** start Data section **

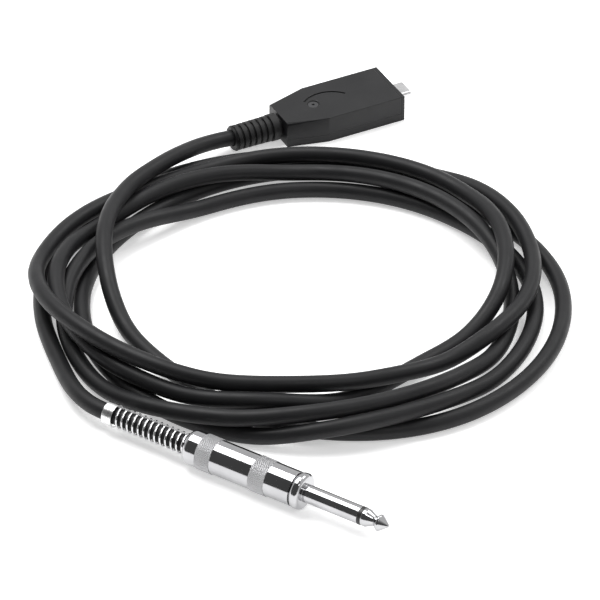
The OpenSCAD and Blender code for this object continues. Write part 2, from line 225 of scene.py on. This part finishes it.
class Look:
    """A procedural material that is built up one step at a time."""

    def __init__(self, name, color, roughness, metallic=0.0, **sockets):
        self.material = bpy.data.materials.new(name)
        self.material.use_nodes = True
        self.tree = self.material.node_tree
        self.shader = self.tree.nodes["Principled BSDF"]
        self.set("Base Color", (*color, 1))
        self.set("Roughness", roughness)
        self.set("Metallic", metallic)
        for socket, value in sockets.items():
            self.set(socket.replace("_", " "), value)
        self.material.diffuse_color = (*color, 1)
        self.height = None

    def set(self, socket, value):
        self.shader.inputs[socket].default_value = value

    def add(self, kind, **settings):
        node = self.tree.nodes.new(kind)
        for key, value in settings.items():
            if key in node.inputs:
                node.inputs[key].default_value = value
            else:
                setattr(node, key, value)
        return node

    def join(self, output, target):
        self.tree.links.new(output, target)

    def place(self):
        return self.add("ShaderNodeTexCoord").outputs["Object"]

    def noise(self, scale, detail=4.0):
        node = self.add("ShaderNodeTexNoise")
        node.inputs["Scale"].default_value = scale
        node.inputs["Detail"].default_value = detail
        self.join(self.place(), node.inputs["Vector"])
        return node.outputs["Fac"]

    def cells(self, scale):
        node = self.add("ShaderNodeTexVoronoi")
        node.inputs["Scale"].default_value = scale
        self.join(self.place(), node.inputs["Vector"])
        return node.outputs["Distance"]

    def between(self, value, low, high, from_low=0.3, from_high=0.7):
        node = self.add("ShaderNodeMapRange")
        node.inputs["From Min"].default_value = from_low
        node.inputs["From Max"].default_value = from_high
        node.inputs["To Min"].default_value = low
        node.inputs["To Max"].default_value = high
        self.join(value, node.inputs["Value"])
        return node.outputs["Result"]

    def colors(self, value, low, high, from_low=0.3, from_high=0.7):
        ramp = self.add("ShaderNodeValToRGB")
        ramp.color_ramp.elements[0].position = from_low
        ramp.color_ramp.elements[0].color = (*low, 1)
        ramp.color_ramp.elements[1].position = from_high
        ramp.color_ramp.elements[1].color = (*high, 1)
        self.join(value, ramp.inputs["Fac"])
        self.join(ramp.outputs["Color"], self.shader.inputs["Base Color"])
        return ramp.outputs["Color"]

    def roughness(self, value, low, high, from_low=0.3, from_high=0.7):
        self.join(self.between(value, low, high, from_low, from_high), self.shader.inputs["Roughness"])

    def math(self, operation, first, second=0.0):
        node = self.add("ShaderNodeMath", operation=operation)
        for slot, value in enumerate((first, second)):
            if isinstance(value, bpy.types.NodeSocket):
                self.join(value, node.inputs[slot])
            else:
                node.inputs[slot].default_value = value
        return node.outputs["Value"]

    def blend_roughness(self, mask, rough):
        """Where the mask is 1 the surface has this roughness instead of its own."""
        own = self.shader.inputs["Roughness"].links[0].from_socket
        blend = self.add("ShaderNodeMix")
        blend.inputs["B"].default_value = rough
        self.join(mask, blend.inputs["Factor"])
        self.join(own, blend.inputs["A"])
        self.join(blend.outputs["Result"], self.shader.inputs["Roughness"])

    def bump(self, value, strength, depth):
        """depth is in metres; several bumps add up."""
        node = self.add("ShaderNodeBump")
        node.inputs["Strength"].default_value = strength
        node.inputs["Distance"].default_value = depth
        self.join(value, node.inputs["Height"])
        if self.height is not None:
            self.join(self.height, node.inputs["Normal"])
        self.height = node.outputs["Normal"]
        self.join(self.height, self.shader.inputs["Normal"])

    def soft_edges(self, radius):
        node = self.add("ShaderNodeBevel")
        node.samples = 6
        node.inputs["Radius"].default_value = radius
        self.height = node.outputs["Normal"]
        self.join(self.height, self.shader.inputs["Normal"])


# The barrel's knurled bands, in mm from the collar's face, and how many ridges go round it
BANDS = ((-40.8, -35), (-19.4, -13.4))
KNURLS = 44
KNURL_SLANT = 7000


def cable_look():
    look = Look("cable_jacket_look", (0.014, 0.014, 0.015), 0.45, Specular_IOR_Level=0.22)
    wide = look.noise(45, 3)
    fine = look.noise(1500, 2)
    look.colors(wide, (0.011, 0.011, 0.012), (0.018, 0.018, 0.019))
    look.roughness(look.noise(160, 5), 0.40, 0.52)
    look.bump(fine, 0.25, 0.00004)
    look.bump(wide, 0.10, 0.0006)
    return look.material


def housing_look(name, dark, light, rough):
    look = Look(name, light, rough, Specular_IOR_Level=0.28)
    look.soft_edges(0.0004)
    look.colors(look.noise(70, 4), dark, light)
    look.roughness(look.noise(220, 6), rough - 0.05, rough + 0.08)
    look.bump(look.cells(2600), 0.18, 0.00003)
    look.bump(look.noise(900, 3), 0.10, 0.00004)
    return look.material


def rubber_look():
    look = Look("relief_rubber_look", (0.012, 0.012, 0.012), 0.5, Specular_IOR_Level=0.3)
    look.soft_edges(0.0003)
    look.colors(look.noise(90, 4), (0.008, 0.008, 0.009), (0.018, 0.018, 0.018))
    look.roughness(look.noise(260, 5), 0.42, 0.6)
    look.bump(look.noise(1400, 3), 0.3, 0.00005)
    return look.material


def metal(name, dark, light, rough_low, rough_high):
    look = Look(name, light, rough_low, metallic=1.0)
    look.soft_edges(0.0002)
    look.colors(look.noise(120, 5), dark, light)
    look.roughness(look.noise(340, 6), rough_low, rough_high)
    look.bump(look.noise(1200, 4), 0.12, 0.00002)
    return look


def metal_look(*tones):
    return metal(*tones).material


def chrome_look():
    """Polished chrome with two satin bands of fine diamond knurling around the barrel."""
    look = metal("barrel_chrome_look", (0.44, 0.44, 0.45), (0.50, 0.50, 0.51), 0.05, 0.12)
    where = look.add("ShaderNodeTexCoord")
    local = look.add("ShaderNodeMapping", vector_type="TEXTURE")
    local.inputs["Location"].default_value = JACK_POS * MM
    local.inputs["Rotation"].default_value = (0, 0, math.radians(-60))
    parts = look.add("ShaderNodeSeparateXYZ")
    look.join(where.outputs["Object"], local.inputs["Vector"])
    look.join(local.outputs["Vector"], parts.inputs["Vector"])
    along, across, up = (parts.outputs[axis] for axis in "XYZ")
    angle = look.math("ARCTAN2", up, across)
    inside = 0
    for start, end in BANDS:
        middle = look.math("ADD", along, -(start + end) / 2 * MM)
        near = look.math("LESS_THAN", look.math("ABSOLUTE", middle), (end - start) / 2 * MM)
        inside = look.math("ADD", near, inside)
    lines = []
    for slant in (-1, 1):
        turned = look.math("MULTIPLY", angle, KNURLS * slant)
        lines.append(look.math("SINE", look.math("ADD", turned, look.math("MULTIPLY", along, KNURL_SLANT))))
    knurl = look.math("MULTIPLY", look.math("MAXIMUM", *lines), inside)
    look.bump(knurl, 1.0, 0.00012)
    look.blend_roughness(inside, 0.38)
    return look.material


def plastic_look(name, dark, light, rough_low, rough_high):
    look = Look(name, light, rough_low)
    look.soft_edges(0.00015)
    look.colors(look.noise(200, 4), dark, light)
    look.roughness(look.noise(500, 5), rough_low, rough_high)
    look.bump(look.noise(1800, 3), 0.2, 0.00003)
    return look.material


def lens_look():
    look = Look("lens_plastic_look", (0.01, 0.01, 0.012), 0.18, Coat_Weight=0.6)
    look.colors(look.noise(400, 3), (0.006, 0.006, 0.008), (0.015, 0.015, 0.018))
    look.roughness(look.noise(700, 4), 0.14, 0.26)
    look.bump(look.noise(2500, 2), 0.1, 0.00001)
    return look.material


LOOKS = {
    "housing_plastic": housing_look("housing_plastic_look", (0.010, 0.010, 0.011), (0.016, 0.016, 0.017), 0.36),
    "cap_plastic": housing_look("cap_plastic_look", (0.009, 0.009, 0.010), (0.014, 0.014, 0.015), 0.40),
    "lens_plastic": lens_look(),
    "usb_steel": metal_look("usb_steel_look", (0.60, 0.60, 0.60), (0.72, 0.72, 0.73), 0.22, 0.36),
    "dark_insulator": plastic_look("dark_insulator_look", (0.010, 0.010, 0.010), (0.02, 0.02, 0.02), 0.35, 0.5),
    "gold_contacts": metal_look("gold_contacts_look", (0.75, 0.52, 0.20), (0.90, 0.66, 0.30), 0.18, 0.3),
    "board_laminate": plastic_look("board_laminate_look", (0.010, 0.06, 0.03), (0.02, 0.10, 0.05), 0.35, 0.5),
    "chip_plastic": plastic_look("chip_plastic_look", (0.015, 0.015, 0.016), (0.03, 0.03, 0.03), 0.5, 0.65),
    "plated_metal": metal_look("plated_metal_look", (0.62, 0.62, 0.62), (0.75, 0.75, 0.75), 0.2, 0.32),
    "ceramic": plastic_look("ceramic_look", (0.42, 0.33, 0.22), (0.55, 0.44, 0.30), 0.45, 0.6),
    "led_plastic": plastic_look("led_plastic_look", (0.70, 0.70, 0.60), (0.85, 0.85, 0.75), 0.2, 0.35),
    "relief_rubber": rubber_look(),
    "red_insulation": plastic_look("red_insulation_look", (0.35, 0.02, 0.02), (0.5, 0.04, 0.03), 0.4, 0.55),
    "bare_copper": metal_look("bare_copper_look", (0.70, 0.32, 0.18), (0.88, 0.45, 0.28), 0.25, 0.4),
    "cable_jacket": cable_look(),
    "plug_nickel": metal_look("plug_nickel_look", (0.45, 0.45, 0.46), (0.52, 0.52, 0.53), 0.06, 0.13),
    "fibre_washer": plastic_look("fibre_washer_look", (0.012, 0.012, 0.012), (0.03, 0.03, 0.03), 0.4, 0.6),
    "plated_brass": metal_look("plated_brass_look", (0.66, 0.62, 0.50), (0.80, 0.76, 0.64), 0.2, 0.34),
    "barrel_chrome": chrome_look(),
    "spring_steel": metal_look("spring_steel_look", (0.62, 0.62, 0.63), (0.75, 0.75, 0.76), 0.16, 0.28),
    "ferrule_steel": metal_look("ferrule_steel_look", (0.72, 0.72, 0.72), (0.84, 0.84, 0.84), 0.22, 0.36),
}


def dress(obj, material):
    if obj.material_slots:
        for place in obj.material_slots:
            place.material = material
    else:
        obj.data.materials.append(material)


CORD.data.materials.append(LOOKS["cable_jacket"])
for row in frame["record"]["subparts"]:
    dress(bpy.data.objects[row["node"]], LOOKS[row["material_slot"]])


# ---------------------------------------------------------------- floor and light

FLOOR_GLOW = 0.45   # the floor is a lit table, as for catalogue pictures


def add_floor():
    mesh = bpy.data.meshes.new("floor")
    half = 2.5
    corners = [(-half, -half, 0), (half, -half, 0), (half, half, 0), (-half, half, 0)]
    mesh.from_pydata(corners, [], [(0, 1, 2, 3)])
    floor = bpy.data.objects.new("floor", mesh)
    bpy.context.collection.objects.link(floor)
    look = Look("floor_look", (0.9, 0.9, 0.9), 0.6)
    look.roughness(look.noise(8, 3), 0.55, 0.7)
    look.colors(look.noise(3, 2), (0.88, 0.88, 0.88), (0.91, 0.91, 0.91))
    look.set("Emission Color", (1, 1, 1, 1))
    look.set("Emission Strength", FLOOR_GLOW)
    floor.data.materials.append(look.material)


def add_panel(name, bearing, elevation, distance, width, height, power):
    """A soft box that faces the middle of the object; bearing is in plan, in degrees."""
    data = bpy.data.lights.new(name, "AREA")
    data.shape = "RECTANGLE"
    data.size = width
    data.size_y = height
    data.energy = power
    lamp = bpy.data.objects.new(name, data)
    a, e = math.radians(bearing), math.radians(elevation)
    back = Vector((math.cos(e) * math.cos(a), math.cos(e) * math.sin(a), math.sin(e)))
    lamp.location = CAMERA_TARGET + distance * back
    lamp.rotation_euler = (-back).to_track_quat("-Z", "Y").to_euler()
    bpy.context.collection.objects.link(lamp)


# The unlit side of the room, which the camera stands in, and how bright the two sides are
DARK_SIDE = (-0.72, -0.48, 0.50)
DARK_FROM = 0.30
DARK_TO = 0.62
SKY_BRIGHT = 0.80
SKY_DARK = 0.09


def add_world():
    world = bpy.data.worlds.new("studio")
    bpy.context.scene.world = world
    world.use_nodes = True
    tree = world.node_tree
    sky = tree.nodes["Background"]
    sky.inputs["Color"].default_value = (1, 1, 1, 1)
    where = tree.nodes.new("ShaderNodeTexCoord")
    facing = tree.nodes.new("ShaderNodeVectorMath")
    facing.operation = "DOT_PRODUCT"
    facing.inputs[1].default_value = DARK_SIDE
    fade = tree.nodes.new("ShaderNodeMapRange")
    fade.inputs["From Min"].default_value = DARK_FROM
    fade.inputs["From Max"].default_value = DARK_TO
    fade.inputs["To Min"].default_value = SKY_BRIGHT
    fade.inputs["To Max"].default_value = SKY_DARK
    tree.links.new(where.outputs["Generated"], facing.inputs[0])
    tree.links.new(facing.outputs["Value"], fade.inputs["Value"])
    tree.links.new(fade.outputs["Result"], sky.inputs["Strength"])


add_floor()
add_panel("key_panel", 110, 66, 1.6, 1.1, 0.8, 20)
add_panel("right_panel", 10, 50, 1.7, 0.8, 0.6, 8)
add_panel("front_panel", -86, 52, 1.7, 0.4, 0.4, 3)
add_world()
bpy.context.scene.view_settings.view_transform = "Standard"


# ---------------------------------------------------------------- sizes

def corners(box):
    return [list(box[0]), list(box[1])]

** end Data section **

Restate the listing exactly, starting at its first line and ending at the line where "procedural material that" occurs; include both and no other lines.

◆ **Written solution**
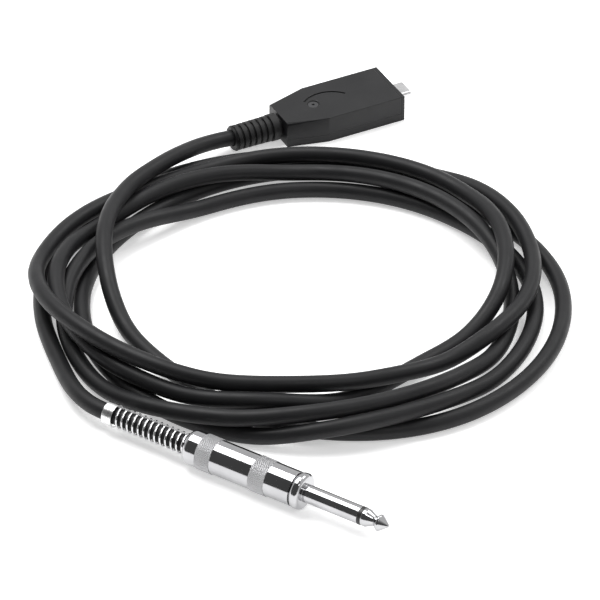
The OpenSCAD and Blender code for this object continues. Write part 2, from line 225 of scene.py on. This part finishes it.
class Look:
    """A procedural material that is built up one step at a time."""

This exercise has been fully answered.